Below this line is the material. Write out only its lines from the one containing "return gap, lip" through the one containing "zip(*points))), Vector(map(max, zip(*points)))", both kept, exactly.

— start —

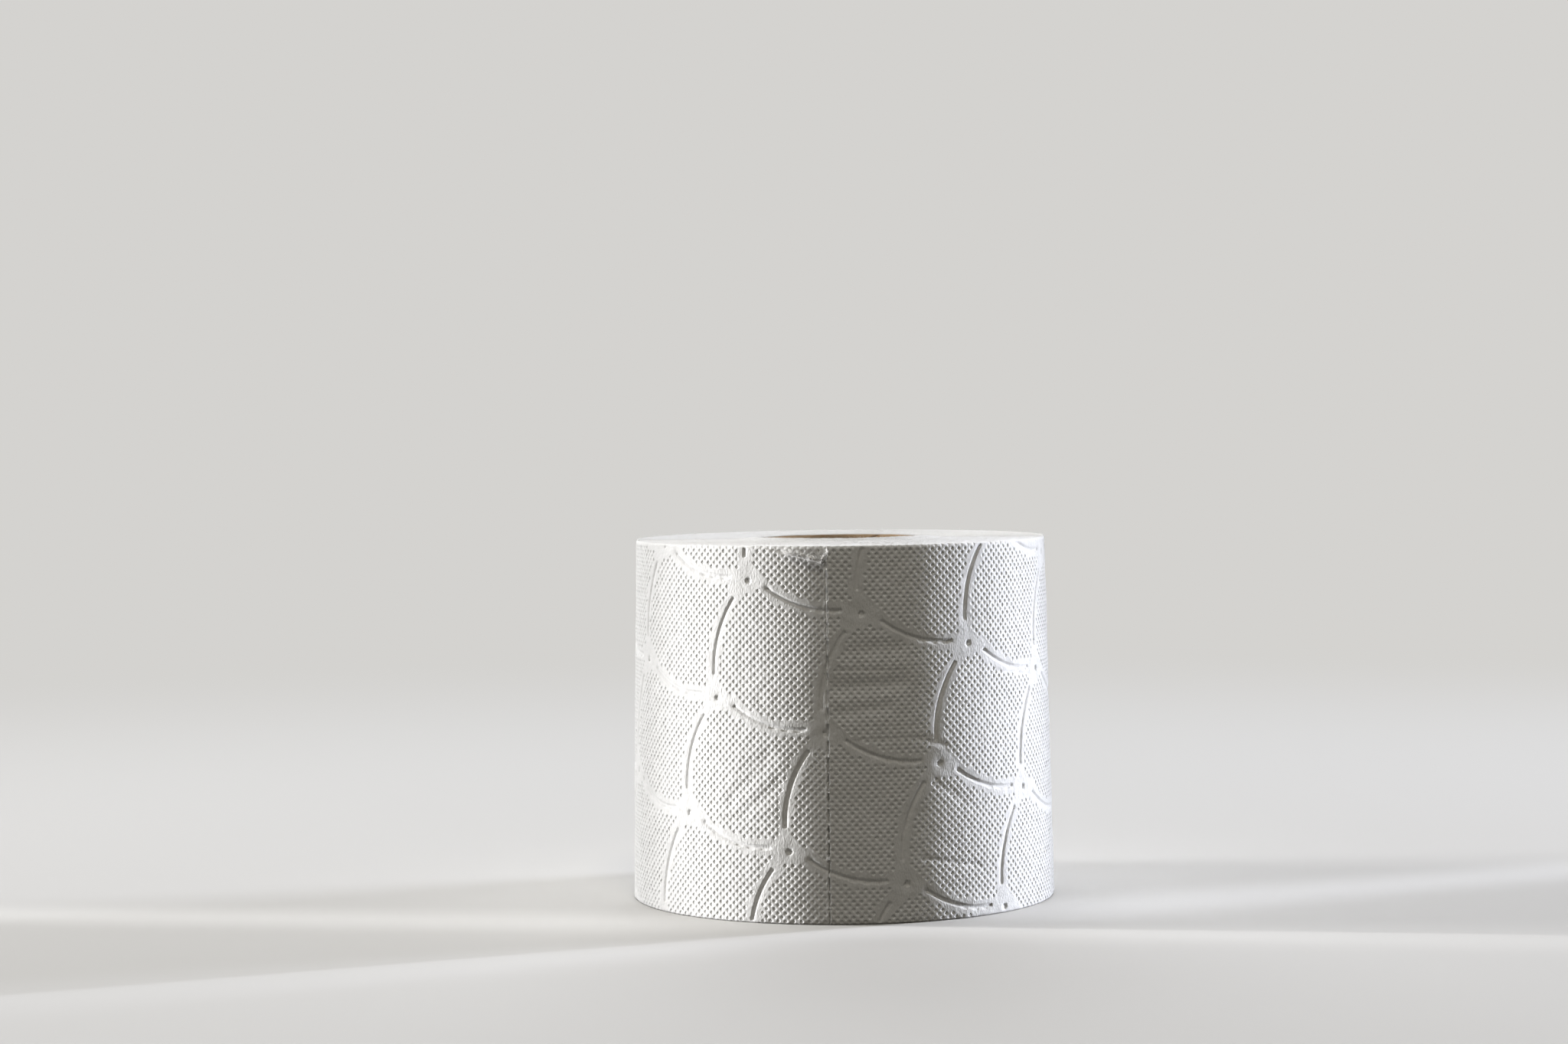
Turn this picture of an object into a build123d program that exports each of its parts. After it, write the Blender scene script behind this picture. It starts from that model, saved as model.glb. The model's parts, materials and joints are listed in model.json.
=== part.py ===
from build123d import *
import os
from math import acos, asin, ceil, cos, degrees, floor, hypot, pi, radians, sin, sqrt

# A toilet paper roll that stands on its end: embossed, perforated tissue wound on a cardboard core.
# Millimetres. The roll stands on z = 0, its axis is Z and its front faces -Y.
# A place on the side is a pair (along, up): along is the arc from the front line, positive to the
# right, at the roll's mean radius, and up is the height above the foot.

# The wound paper
HEIGHT = 98.0
TOP_RADIUS = 56.1
FLARE = 1.9  # how much wider the soft foot is than the top, on the radius
TURN_THICKNESS = 0.34  # one wound sheet, plies and embossing together
RIM_BEVEL = 0.6  # the crushed edge at both ends

# The cardboard core
CORE_BORE_RADIUS = 22.5
CORE_WALL = 0.7

# Turn lines on the two ends, one for every few real turns
LINE_PITCH = 5.7
LINE_WIDTH = 0.7
LINE_DEPTH = 0.5
LINE_MARGIN = 2.0  # paper left plain inside the rim and outside the core
LINE_SAG = 0.45  # how far a chord of the line cuts inside the true spiral

# The outer sheet and the perforations at its front end
SHEET_LENGTH = 115.0
FRONT_PERFORATION = -3.7
SLIT_LENGTH = 3.4
SLIT_WIDTH = 0.5
BOND_LENGTH = 1.0

# Embossed lattice: a node, and the steps to the next node across and down
FIRST_NODE = (5.4, 80.35)
ACROSS_PITCH = 31.7
ACROSS_FALL = 15.75  # degrees below level
DOWN_PITCH = 32.25
DOWN_LEAN = 17.5  # degrees left of plumb
GROOVE_WIDTH = 0.9
GROOVE_DEPTH = 0.45
GROOVE_SAG = 1.85  # how far a groove bows from its chord
GROOVE_CHORDS = 3
PIT_RADIUS = 0.83
PIT_SIDES = 6
PIT_DEPTH = 0.6

# Where each groove starts after its node and stops before the next one
ACROSS_START = (5.25, -1.9)
ACROSS_STOP = (-5.1, 0.95)
DOWN_START = (-4.35, -4.5)
DOWN_STOP = (-1.05, 6.0)

# The torn corner of the outer sheet, beside the front perforation
TEAR_WIDTH = 18.5
TEAR_DROP = 4.6
LIP_WIDTH = 1.0
LIP_HEIGHT = 0.4

CLEAR = 3.0  # how far a cutting shape reaches past the paper
SKIM = 0.5  # the same for a narrow trench, whose next turn lies close

BASE_RADIUS = TOP_RADIUS + FLARE
MEAN_RADIUS = (TOP_RADIUS + BASE_RADIUS) / 2
CORE_RADIUS = CORE_BORE_RADIUS + CORE_WALL
CIRCUMFERENCE = 2 * pi * MEAN_RADIUS

# The outer sheet runs from its free tail back to where it passes under that tail
TAIL_ALONG = FRONT_PERFORATION + SHEET_LENGTH
HIDDEN_ALONG = TAIL_ALONG - CIRCUMFERENCE
TAIL_ANGLE = degrees(TAIL_ALONG / MEAN_RADIUS)

# World angle of the front line, from +X
FRONT_ANGLE = -90.0


def wound_block(grow):
    """The paper's outer form, two half turns with axes half a sheet apart, grown by grow."""
    halves = []
    for axis_x, turn, shrink in ((0, -1, 0), (-TURN_THICKNESS / 2, 1, TURN_THICKNESS / 2)):
        base = BASE_RADIUS + grow - shrink
        top = TOP_RADIUS + grow - shrink
        outline = Polyline(
            (axis_x, 0, 0),
            (axis_x + base - RIM_BEVEL, 0, 0),
            (axis_x + base, 0, RIM_BEVEL),
            (axis_x + top, 0, HEIGHT - RIM_BEVEL),
            (axis_x + top - RIM_BEVEL, 0, HEIGHT),
            (axis_x, 0, HEIGHT),
            close=True,
        )
        halves.append(revolve(make_face(outline), Axis((axis_x, 0, 0), (0, 0, turn)), 180))
    return Rot(Z=FRONT_ANGLE + TAIL_ANGLE) * (halves[0] + halves[1])


def surface_radius(angle, up):
    """Distance from the roll's axis to the outer sheet, at degrees from the front line."""
    radius = BASE_RADIUS - FLARE * up / HEIGHT
    before_tail = angle - TAIL_ANGLE
    if before_tail > -180:
        return radius
    shift = TURN_THICKNESS / 2
    local = radians(before_tail)
    return sqrt((radius - shift) ** 2 - (shift * sin(local)) ** 2) - shift * cos(local)


def side_plane(along, up, depth=0.0):
    """A plane that touches the side at a place, or lies depth under it, with X to the right."""
    angle = degrees(along / MEAN_RADIUS)
    world = radians(FRONT_ANGLE + angle)
    outward = Vector(cos(world), sin(world), 0)
    origin = outward * (surface_radius(angle, up) - depth) + Vector(0, 0, up)
    return Plane(origin=origin, x_dir=Vector(-sin(world), cos(world), 0), z_dir=outward)


def trench(path, outward, width, depth):
    """A V-shaped cutting shape swept along a path of chords."""
    reach = width / 2 * (1 + SKIM / depth)
    section = make_face(Polyline((0, -depth), (reach, SKIM), (-reach, SKIM), close=True))
    ahead = (path[1] - path[0]).normalized()
    plane = Plane(origin=path[0], x_dir=outward.cross(ahead), z_dir=ahead)
    return sweep(plane * section, path=Polyline(*path), transition=Transition.RIGHT)


def turn_line(outer_radius, level, outward):
    """The line between turns on one end, a V that winds in from the rim to the core."""
    radius = outer_radius - LINE_MARGIN
    angle = radians(FRONT_ANGLE + TAIL_ANGLE)
    path = []
    while radius > CORE_RADIUS + LINE_MARGIN:
        path.append(Vector(radius * cos(angle), radius * sin(angle), level))
        turn = 2 * acos(1 - LINE_SAG / radius)
        angle -= turn
        radius -= LINE_PITCH * turn / (2 * pi)
    return trench(path, Vector(0, 0, outward), LINE_WIDTH, LINE_DEPTH)


def shifted(place, offset):
    return (place[0] + offset[0], place[1] + offset[1])


def bowed(start, stop):
    """Places on an arc from start to stop that bows down or to the left, an even chord apart."""
    along, up = stop[0] - start[0], stop[1] - start[1]
    chord = hypot(along, up)
    radius = (chord**2 / 4 + GROOVE_SAG**2) / (2 * GROOVE_SAG)
    half_turn = asin(chord / 2 / radius)
    places = []
    for k in range(GROOVE_CHORDS + 1):
        turn = half_turn * (2 * k / GROOVE_CHORDS - 1)
        run = 0.5 + radius * sin(turn) / chord
        dip = radius * (cos(turn) - cos(half_turn)) / chord
        places.append((start[0] + along * run + up * dip, start[1] + up * run - along * dip))
    return places


def on_sheet(along, up, reach=0.0):
    """Whether a place is on the outer sheet, or less than reach outside it."""
    level = -reach < up < HEIGHT + reach
    return level and HIDDEN_ALONG - reach < along < TAIL_ALONG + reach


def sheet_end(along):
    """The half of space beside the tail that holds the end of the sheet nearest to a place."""
    side = 1 if along < (HIDDEN_ALONG + TAIL_ALONG) / 2 else -1
    size = 2 * (BASE_RADIUS + CLEAR)
    half = Pos(0, side * size / 2, HEIGHT / 2) * Box(2 * size, size, 2 * size)
    return Rot(Z=FRONT_ANGLE + TAIL_ANGLE) * half


def groove(start, stop):
    """One bowed groove, or the part of it that is on the outer sheet."""
    middle = ((start[0] + stop[0]) / 2, (start[1] + stop[1]) / 2)
    reach = hypot(stop[0] - start[0], stop[1] - start[1]) / 2 + GROOVE_WIDTH
    if not on_sheet(*middle, reach):
        return []
    path = [side_plane(*place).origin for place in bowed(start, stop)]
    outward = side_plane(*middle).z_dir
    tool = trench(path, outward, GROOVE_WIDTH, GROOVE_DEPTH)
    if not on_sheet(middle[0], HEIGHT / 2, -reach):
        tool = tool & sheet_end(middle[0])
    return list(tool.solids()) if tool is not None else []


def pit(along, up):
    """The pit at a lattice node, round enough for its size with a few sides."""
    return extrude(side_plane(along, up, PIT_DEPTH) * RegularPolygon(PIT_RADIUS, PIT_SIDES), CLEAR)


def embossing():
    """The curved lattice of the outer sheet: grooves between the nodes and a pit at each."""
    across = (ACROSS_PITCH * cos(radians(ACROSS_FALL)), -ACROSS_PITCH * sin(radians(ACROSS_FALL)))
    down = (-DOWN_PITCH * sin(radians(DOWN_LEAN)), -DOWN_PITCH * cos(radians(DOWN_LEAN)))
    columns = ceil((CIRCUMFERENCE + HEIGHT) / across[0])
    rows = ceil((CIRCUMFERENCE + HEIGHT) / -down[1])
    tools = []
    for i in range(-columns, columns + 1):
        for j in range(-rows, rows + 1):
            step = (i * across[0] + j * down[0], i * across[1] + j * down[1])
            node = shifted(FIRST_NODE, step)
            beside = shifted(node, across)
            below = shifted(node, down)
            tools += groove(shifted(node, ACROSS_START), shifted(beside, ACROSS_STOP))
            tools += groove(shifted(node, DOWN_START), shifted(below, DOWN_STOP))
            if on_sheet(*node, -PIT_RADIUS):
                tools.append(pit(*node))
    return tools


def perforations():
    """The slits from foot to top at the front end of the outer sheet."""
    pitch = SLIT_LENGTH + BOND_LENGTH
    count = floor((HEIGHT - 2 * RIM_BEVEL + BOND_LENGTH) / pitch)
    first = (HEIGHT - (count - 1) * pitch) / 2
    blade = Rot(Y=45) * Box(SLIT_WIDTH, SLIT_LENGTH, SLIT_WIDTH)
    return [side_plane(FRONT_PERFORATION, first + row * pitch) * blade for row in range(count)]


def side_patch(places, inner, outer):
    """A patch of the side between two levels of the paper, with its outline given by places."""
    middle = (sum(p[0] for p in places) / len(places), sum(p[1] for p in places) / len(places))
    outline = Polyline(*[(p[0] - middle[0], p[1] - middle[1]) for p in places], close=True)
    prism = extrude(side_plane(*middle) * make_face(outline), CLEAR, both=True)
    return prism & (wound_block(outer) - wound_block(inner))


def torn_corner():
    """The missing corner of the outer sheet, and the lip that stands up along the tear."""
    right = FRONT_PERFORATION
    left = right - TEAR_WIDTH
    brim = HEIGHT - RIM_BEVEL
    tip = (right - LIP_WIDTH, HEIGHT - TEAR_DROP)
    heel = (right, HEIGHT - TEAR_DROP + 2 * LIP_WIDTH)
    inner_heel = (right - 2 * LIP_WIDTH, heel[1])
    missing = [(left, HEIGHT + CLEAR), (left, HEIGHT), heel, (right, HEIGHT + CLEAR)]
    curled = [(left, brim), tip, heel, inner_heel, (left + TEAR_DROP, brim)]
    gap = side_patch(missing, -TURN_THICKNESS, CLEAR)
    lip = side_patch(curled, -TURN_THICKNESS, LIP_HEIGHT)
    return gap, lip


def paper_roll():
    bore = Pos(0, 0, HEIGHT / 2) * Cylinder(CORE_RADIUS, HEIGHT + 2 * CLEAR)
    gap, lip = torn_corner()
    lines = [turn_line(TOP_RADIUS, HEIGHT, 1), turn_line(BASE_RADIUS, 0, -1)]
    return (wound_block(0) - gap + lip) - [bore, *lines, *embossing(), *perforations()]


def core_tube():
    outside = Cylinder(CORE_RADIUS, HEIGHT)
    inside = Cylinder(CORE_BORE_RADIUS, HEIGHT)
    return Pos(0, 0, HEIGHT / 2) * (outside - inside)


PARTS = {"paper_roll": paper_roll(), "core_tube": core_tube()}

os.makedirs("parts", exist_ok=True)
for name, shape in PARTS.items():
    export_step(shape, f"parts/{name}.step")
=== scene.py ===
# A toilet paper roll that stands on its end: tissue with an embossed lattice and fine dots, wound on a
# cardboard core, with a torn corner beside the front perforation.
# A place on the side is a pair (along, up) in millimetres: along is the arc from the front line,
# positive to the right, at the mean radius, and up is the height above the foot.
import json
import math

import bmesh
import bpy
from mathutils import Matrix, Vector, noise


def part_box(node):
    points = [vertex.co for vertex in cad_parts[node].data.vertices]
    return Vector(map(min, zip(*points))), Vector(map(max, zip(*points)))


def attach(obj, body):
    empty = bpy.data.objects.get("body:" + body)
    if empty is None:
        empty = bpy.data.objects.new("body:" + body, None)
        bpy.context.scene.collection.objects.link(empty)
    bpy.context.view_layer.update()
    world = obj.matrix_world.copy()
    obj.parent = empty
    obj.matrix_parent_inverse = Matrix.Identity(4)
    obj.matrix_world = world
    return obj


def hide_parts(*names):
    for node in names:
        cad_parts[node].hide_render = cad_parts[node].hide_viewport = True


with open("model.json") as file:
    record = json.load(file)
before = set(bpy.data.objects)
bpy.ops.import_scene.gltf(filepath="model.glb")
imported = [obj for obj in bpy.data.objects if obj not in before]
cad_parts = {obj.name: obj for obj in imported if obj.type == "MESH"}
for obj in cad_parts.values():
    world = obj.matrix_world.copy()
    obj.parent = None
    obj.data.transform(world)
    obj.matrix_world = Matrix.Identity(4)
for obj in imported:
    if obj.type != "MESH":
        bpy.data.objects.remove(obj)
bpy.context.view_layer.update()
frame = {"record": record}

MM = 0.001
SEED = 7

# Overall sizes, from the frame
roll_low, roll_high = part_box("paper_roll")
bore = next(mount for mount in frame["record"]["mounts"] if mount["name"] == "core_bore")
HEIGHT = (roll_high.z - roll_low.z) / MM
BASE_RADIUS = (roll_high.x - roll_low.x) / 2 / MM
CORE_BORE_RADIUS = bore["dims"]["r_mm"]
CORE_RADIUS = (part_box("core_tube")[1].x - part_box("core_tube")[0].x) / 2 / MM

# The wound web
FLARE = 1.9
TURN = 0.34
TURNS = 95
MEAN_RADIUS = BASE_RADIUS - FLARE / 2
CIRCUMFERENCE = 2 * math.pi * MEAN_RADIUS
SHEET_LENGTH = 115.0
FRONT_PERFORATION = -3.7
TAIL = FRONT_PERFORATION + SHEET_LENGTH
HIDDEN = TAIL - CIRCUMFERENCE
TUCK = 2.0  # how far the web is modelled on under its own tail
SHELL = 0.85  # depth of the modelled outer sheets, a little over two turns
RIM_ROUND = 0.6
RIM_FLAT = SHELL - RIM_ROUND
RIM_DIVE = 0.8  # how steeply a sheet's inner edge goes down between the other turns
COLLAR = 0.66  # how far the innermost turns stand above the core in front
COLLAR_TURNS = 9.0  # the number of turns over which that falls away
WOUND_TURNS = {"Turns": TURNS, "Columns": 120, "Line depth": 0.11}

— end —

== TASK OUTPUT ==
    return gap, lip


def paper_roll():
    bore = Pos(0, 0, HEIGHT / 2) * Cylinder(CORE_RADIUS, HEIGHT + 2 * CLEAR)
    gap, lip = torn_corner()
    lines = [turn_line(TOP_RADIUS, HEIGHT, 1), turn_line(BASE_RADIUS, 0, -1)]
    return (wound_block(0) - gap + lip) - [bore, *lines, *embossing(), *perforations()]


def core_tube():
    outside = Cylinder(CORE_RADIUS, HEIGHT)
    inside = Cylinder(CORE_BORE_RADIUS, HEIGHT)
    return Pos(0, 0, HEIGHT / 2) * (outside - inside)


PARTS = {"paper_roll": paper_roll(), "core_tube": core_tube()}

os.makedirs("parts", exist_ok=True)
for name, shape in PARTS.items():
    export_step(shape, f"parts/{name}.step")
=== scene.py ===
# A toilet paper roll that stands on its end: tissue with an embossed lattice and fine dots, wound on a
# cardboard core, with a torn corner beside the front perforation.
# A place on the side is a pair (along, up) in millimetres: along is the arc from the front line,
# positive to the right, at the mean radius, and up is the height above the foot.
import json
import math

import bmesh
import bpy
from mathutils import Matrix, Vector, noise


def part_box(node):
    points = [vertex.co for vertex in cad_parts[node].data.vertices]
    return Vector(map(min, zip(*points))), Vector(map(max, zip(*points)))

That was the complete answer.